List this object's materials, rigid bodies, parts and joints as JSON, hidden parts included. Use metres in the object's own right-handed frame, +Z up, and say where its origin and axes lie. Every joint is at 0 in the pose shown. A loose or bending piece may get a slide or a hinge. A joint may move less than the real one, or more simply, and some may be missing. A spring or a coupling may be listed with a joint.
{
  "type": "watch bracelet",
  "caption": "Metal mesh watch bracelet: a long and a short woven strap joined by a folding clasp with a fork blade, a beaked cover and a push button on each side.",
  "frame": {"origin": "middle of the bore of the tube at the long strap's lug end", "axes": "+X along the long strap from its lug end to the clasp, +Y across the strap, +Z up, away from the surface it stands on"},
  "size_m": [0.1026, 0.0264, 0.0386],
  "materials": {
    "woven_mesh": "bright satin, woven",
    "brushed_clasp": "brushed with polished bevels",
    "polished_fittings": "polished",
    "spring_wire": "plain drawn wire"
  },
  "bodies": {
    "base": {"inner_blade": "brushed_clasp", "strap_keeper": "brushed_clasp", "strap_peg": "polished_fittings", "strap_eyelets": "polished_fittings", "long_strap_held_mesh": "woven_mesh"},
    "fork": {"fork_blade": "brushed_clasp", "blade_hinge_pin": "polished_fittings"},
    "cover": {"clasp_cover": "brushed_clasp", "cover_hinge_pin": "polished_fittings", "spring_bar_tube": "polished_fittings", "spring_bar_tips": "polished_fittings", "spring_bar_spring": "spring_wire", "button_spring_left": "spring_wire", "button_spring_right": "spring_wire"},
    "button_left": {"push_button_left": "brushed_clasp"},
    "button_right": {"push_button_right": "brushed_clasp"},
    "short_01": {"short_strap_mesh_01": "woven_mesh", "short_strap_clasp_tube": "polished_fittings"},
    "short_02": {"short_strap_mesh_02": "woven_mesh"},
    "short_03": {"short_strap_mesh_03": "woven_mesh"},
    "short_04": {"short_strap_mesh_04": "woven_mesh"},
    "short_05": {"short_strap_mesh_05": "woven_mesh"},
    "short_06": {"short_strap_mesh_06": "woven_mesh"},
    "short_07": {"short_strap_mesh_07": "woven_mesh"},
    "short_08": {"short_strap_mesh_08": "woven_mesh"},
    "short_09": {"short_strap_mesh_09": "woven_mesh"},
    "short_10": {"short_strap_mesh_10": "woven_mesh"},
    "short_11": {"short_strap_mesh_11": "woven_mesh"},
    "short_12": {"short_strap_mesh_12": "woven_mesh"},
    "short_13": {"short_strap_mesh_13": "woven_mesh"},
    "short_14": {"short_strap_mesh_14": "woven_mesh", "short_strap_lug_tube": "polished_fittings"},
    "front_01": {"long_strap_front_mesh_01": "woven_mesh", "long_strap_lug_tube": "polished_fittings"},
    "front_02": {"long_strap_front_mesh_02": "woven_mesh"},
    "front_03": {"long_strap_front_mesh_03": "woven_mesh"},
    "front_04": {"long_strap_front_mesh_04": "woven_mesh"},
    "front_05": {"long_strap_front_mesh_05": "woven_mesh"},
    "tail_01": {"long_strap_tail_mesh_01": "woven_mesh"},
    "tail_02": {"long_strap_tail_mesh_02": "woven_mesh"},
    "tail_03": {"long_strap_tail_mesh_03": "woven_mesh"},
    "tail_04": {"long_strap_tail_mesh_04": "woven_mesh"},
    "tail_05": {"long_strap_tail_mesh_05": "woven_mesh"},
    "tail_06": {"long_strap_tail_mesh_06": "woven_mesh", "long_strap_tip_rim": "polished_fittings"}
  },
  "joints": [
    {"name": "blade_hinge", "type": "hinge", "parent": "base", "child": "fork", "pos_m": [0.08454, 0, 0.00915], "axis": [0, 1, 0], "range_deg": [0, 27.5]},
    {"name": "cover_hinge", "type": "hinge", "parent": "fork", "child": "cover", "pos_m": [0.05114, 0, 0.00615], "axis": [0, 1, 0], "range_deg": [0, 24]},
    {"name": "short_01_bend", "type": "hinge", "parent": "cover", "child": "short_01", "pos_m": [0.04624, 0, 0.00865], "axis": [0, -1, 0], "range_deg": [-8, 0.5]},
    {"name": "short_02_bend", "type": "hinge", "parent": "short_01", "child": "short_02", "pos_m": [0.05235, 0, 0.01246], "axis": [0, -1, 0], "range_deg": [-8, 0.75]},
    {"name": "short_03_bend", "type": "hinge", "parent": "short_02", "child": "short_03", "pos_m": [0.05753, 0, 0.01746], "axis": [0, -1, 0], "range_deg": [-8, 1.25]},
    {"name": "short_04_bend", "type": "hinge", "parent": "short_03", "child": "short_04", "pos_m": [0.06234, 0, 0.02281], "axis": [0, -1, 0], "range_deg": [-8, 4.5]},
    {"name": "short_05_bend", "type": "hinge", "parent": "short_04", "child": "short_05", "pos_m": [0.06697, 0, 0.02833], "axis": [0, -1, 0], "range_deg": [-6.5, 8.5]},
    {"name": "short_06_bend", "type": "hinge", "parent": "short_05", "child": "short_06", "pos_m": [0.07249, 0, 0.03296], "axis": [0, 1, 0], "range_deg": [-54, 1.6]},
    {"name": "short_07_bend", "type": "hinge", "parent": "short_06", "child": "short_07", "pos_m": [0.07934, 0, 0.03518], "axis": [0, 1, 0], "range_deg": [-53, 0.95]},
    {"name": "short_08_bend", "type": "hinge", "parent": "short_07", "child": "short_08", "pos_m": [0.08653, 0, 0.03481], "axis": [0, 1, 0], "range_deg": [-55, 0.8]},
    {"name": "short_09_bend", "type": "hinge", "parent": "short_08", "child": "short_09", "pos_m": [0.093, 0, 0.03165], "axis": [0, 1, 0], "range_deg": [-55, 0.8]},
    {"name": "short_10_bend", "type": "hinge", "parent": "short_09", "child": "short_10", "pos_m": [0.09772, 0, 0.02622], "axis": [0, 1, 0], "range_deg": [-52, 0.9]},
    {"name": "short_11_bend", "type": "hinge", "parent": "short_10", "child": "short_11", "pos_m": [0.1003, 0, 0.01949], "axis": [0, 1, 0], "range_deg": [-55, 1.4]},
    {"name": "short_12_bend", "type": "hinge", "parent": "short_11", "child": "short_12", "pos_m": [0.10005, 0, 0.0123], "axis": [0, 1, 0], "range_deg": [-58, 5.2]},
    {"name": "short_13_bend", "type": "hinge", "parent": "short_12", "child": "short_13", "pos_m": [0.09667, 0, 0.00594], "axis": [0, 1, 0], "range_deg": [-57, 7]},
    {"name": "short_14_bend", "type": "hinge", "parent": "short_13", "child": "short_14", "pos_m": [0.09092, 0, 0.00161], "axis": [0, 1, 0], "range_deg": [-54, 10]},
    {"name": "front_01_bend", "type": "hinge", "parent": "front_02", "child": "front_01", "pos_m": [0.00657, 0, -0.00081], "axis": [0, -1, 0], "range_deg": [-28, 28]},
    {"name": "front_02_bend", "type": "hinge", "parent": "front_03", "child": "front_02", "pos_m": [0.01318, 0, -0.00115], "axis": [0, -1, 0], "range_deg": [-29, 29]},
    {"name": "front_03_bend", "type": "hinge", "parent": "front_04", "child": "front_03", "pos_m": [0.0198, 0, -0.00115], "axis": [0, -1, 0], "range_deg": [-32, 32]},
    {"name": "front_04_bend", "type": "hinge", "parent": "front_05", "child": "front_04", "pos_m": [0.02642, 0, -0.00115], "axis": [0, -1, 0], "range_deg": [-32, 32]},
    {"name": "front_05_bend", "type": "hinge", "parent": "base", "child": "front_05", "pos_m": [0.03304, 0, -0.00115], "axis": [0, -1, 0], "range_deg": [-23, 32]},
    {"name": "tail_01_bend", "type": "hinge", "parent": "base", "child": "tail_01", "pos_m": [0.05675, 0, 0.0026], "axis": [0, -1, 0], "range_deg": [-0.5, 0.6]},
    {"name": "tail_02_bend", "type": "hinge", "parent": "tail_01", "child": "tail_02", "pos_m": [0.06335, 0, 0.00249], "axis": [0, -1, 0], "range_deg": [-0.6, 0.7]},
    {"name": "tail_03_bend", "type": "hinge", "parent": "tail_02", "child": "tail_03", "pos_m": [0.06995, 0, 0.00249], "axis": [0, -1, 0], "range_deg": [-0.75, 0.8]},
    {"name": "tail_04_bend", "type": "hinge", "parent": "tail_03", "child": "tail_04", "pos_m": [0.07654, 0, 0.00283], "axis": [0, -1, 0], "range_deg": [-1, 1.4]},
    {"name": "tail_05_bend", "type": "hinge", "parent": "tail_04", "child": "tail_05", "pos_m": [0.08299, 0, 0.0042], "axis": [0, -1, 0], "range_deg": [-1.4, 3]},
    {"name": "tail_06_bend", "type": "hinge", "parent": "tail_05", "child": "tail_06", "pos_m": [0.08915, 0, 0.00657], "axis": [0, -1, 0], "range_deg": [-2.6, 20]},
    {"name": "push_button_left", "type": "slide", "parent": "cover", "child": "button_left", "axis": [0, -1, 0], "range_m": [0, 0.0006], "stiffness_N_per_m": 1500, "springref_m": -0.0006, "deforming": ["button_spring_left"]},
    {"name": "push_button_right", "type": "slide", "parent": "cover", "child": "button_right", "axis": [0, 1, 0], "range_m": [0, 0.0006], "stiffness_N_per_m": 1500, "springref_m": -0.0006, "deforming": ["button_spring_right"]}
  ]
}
___
- Task brief
Every line of the listing that holds "axes" should be found and copied.

- Result for this exercise
List this object's materials, rigid bodies, parts and joints as JSON, hidden parts included. Use metres in the object's own right-handed frame, +Z up, and say where its origin and axes lie. Every joint is at 0 in the pose shown. A loose or bending piece may get a slide or a hinge. A joint may move less than the real one, or more simply, and some may be missing. A spring or a coupling may be listed with a joint.
  "frame": {"origin": "middle of the bore of the tube at the long strap's lug end", "axes": "+X along the long strap from its lug end to the clasp, +Y across the strap, +Z up, away from the surface it stands on"},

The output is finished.